Ясно и недвусмысленно. Он даже сделал маленькое, но очень важное добавление: при подготовке новой статьи необходимо от сведений, могущих послужить врагам и биржевым спекулянтам, отличать указания на недостатки и неуспешность тех или иных мероприятий по военному и морскому делу. Он высмеял министра внутренних дел, требовавшего безусловной безвредности книг, заявив, что при желании даже библию можно подвести под разряд вредных.
Но был один сорт книг, для которых Анатолий Федорович предлагал ввести обязательную цензуру, — медицинские книги для народного употребления, лечебники и врачебные руководства, книги, «имеющие предметом явления половой жизни», и порнографические открытки.
Своим коллегам по комиссии, решившим «единым махом» устранить все цензурные ограничения, Кони с гневом говорит:
— Больно видеть мальчиков и девочек, в которых только еще начинает пробуждаться физическая природа, стоящими перед многочисленными витринами с карточками, изображающими весьма недвусмысленно разные моменты интимных отношений и действующими разжигающим образом на молодое и восприимчивое воображение… Следует называть вещи их действительными именами и не смешивать свободу мысли с неприкосновенностью спекуляции на животные чувства посредством порнографических картинок.
Заботой не навредить здоровью парода было продиктовано предложение Кони рассматривать медицинские книги для массового читателя и лечебники специальными медицинскими органами — врачебными отделениями губернского правления или Медицинским советом. Он отмечал, что очень многие люди боятся показаться врачу и в то же самое время безоглядно верят печатному слову, верят самозваным лекарям, а то и обычным шарлатанам. О последствиях такой практики он знал хорошо по собственному судебному опыту и по заседаниям в Медицинском совете, высшем медицинском учреждении России, членом которого Анатолий Федорович состоял долгие годы.
Труды «Комиссии Кобеко» ушли в песок. Сколько таких комиссий было уже на счету Кони!
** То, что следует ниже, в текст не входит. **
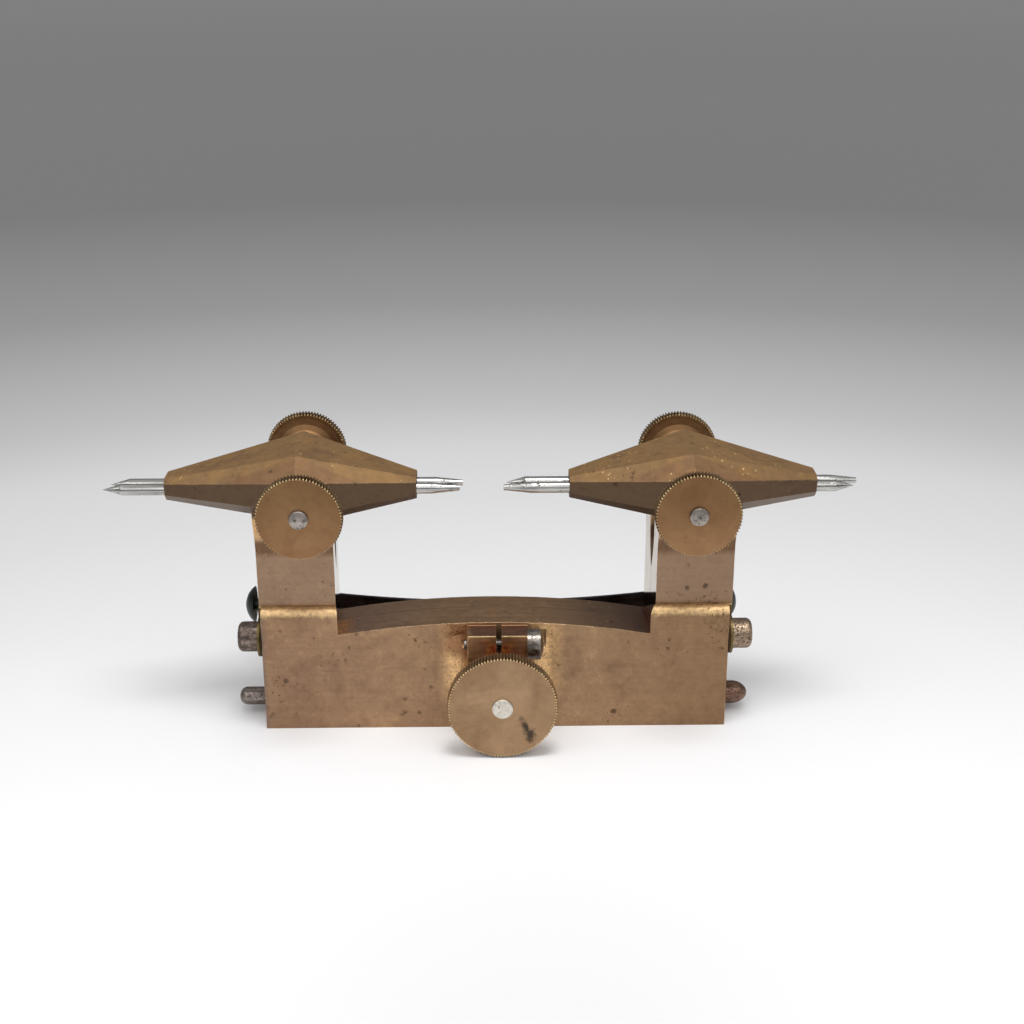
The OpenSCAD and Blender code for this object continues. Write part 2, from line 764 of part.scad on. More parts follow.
module front_left_clamp_screw() { clamp_screw(0); }
module front_right_clamp_screw() { clamp_screw(1); }
module rear_left_clamp_screw() { clamp_screw(2); }
module rear_right_clamp_screw() { clamp_screw(3); }
module front_left_clamp_knob() { clamp_knob(0); }
module front_right_clamp_knob() { clamp_knob(1); }
module rear_left_clamp_knob() { clamp_knob(2); }
module rear_right_clamp_knob() { clamp_knob(3); }
module front_left_clamp_pad() { clamp_pad(0); }
module front_right_clamp_pad() { clamp_pad(1); }
module rear_left_clamp_pad() { clamp_pad(2); }
module rear_right_clamp_pad() { clamp_pad(3); }

front_frame();
rear_frame();
hinge_pin();
adjusting_screw();
adjusting_knob();
adjusting_tip();
thrust_button();
boss_clamp_screw();
left_stay();
right_stay();
stay_cap_screws();
stay_lock_screws();
bow_spring();
spring_button();
front_left_runner();
front_right_runner();
rear_left_runner();
rear_right_runner();
front_left_clamp_screw();
front_right_clamp_screw();
rear_left_clamp_screw();
rear_right_clamp_screw();
front_left_clamp_knob();
front_right_clamp_knob();
rear_left_clamp_knob();
rear_right_clamp_knob();
front_left_clamp_pad();
front_right_clamp_pad();
rear_left_clamp_pad();
rear_right_clamp_pad();
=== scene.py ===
import math
import random

import bpy
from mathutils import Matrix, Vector, noise

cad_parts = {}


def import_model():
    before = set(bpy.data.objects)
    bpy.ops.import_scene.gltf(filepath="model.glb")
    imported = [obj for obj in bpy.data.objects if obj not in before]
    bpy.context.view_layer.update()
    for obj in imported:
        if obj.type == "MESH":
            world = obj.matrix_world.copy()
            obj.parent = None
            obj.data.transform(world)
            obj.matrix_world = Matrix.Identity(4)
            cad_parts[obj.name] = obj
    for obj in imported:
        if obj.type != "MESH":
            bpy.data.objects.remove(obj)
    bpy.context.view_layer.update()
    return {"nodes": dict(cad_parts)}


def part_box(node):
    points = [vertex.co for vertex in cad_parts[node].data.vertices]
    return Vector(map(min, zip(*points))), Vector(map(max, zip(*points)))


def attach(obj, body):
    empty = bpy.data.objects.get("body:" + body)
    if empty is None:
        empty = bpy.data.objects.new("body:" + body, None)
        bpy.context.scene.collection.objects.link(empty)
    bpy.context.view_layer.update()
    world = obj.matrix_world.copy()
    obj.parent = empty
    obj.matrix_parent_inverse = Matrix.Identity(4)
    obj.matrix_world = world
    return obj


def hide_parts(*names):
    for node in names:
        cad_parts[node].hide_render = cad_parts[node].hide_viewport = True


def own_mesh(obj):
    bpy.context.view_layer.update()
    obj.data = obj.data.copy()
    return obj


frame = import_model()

# Places and sizes are in mm unless a comment says otherwise, and MM turns them into metres
MM = 0.001
SIDES = ("front_left", "front_right", "rear_left", "rear_right")

# Places on the frames. PARTING is the plane between them, and FILLETS_X the middle between the fillets
PARTING = 5.25
BAR_FRONT_Y = -5.25
PILLAR_FRONT_Y = BAR_FRONT_Y + 3
LEDGE_Z = 36.6
BOSS_FRONT_Y = BAR_FRONT_Y - 7
BOSS_TOP_Z = 31.7
BOSS_LEFT_X = -7.75
BOSS_SLOT_X = 0.85
FILLETS_X = 1.4
HEAD_PEAK_X = 52.8
# The ridge between a head's upper and lower facets, highest at the peak, and its fall per mm to both sides
RIDGE_Z = 76.55
RIDGE_FALL_IN = 0.152
RIDGE_FALL_OUT = 0.133

# Radii to which edges are rounded in shading: of the frames, stays and pads, and of the other pieces
FRAME_ROUND = 0.2
FINE_ROUND = 0.12
# How far from an edge it is found to be worn
BRASS_WEAR = 0.45
STEEL_WEAR = 0.3

# Noise frequencies along X, Y and Z, per metre, of the brass's brush lines
BRUSHED = (40, 900, 900)
FINELY_BRUSHED = tuple(2.7 * g for g in BRUSHED)


def lin(r, g, b):
    """An sRGB colour from 0 to 255 as Blender's linear RGBA."""
    out = []
    for c in (r, g, b):
        c /= 255
        out.append(c / 12.92 if c <= 0.04045 else ((c + 0.055) / 1.055) ** 2.4)
    return (*out, 1.0)


def grey(value):
    """A linear grey as RGBA."""
    return (value, value, value, 1)


def shade(colour, factor):
    """A colour made darker or lighter by one factor."""
    return tuple(min(1.0, c * factor) for c in colour[:3]) + (1,)


# Colours of the frames' patina, and of the light and shade painted on them
RIGHT_BROWN = lin(124, 96, 70)
LEFT_PINK = lin(150, 118, 98)
CORNER_GREY = lin(134, 116, 104)
HEAD_UPPER = lin(138, 108, 70)
HEAD_TOP = lin(152, 119, 78)
HEAD_GOLD = lin(170, 128, 76)
HEAD_BROWN = lin(118, 88, 64)
HEAD_CHIPS = lin(246, 218, 160)
HEAD_LOWER_SHADE = lin(96, 78, 62)
HEAD_UNDERSIDE_REFLECTION = lin(140, 128, 116)
PILLAR = lin(158, 134, 114)
COVE_SHADE = lin(104, 76, 54)
COVE_HIGHLIGHT = lin(232, 190, 136)
SADDLE = lin(170, 136, 102)
SADDLE_LEFT = lin(170, 138, 120)
SADDLE_RIGHT = lin(108, 84, 74)
SADDLE_ORANGE = lin(222, 156, 98)
SADDLE_RED = lin(118, 62, 48)
SADDLE_SCRATCH = lin(226, 196, 160)
SADDLE_LIP = lin(255, 224, 178)
LEDGE_HIGHLIGHT = lin(226, 192, 142)
LEDGE_CREASE_SHADE = lin(70, 52, 38)
BOSS_FACE = lin(196, 142, 100)
BOSS_TOP = lin(122, 84, 66)
BOSS_EDGE_HIGHLIGHT = lin(255, 228, 172)
SLOT_SHEEN_ORANGE = lin(255, 176, 84)
SLOT_SHEEN_RED = lin(214, 96, 56)
FILLET_HIGHLIGHT = lin(246, 204, 146)
FILLET_SHADE = lin(136, 90, 62)
FILLET_RUST = lin(112, 54, 42)
CHEEK = lin(218, 208, 196)
PIT = lin(52, 38, 30)
SEAM = lin(40, 28, 20)

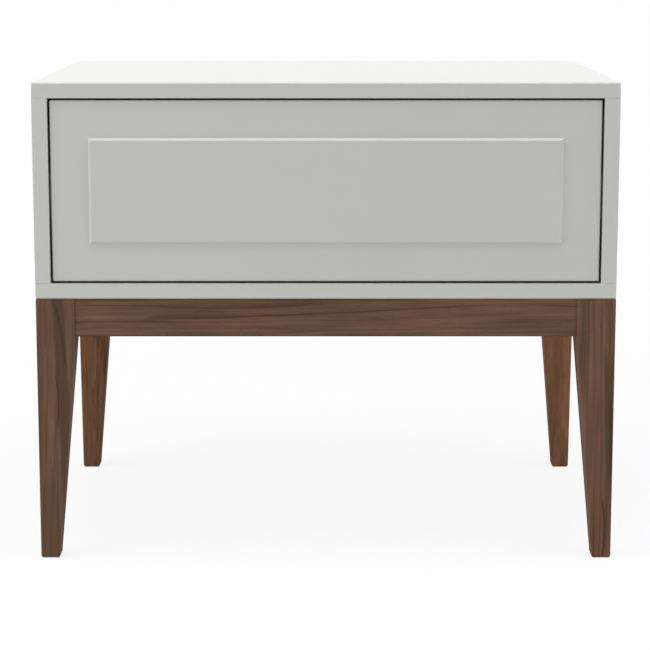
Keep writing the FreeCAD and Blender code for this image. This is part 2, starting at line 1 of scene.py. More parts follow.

Комиссия Баранова по разрешению спора между военным ведомством и правлением железных дорог, комиссия по рассмотрению архивов, «комиссия Муравьева» — «несть им числа», как говорил он сам. И к работе каждой комиссии он подходил очень серьезно, не просто отсиживал часы, а тратил массу времени на изучение вопроса, спорил, доказывал, безошибочно защищая самое прогрессивное решение вопроса, и… в очередной раз убеждался, что напрасно растрачивал свои силы, знания и опыт. Наверху никто не принимал всерьез рекомендации, и дело шло по-старому или разрешалось согласно единоличной воле, по странному стечению обстоятельств, как замечал Анатолий Федорович, всегда совпадавшей с мнением меньшинства.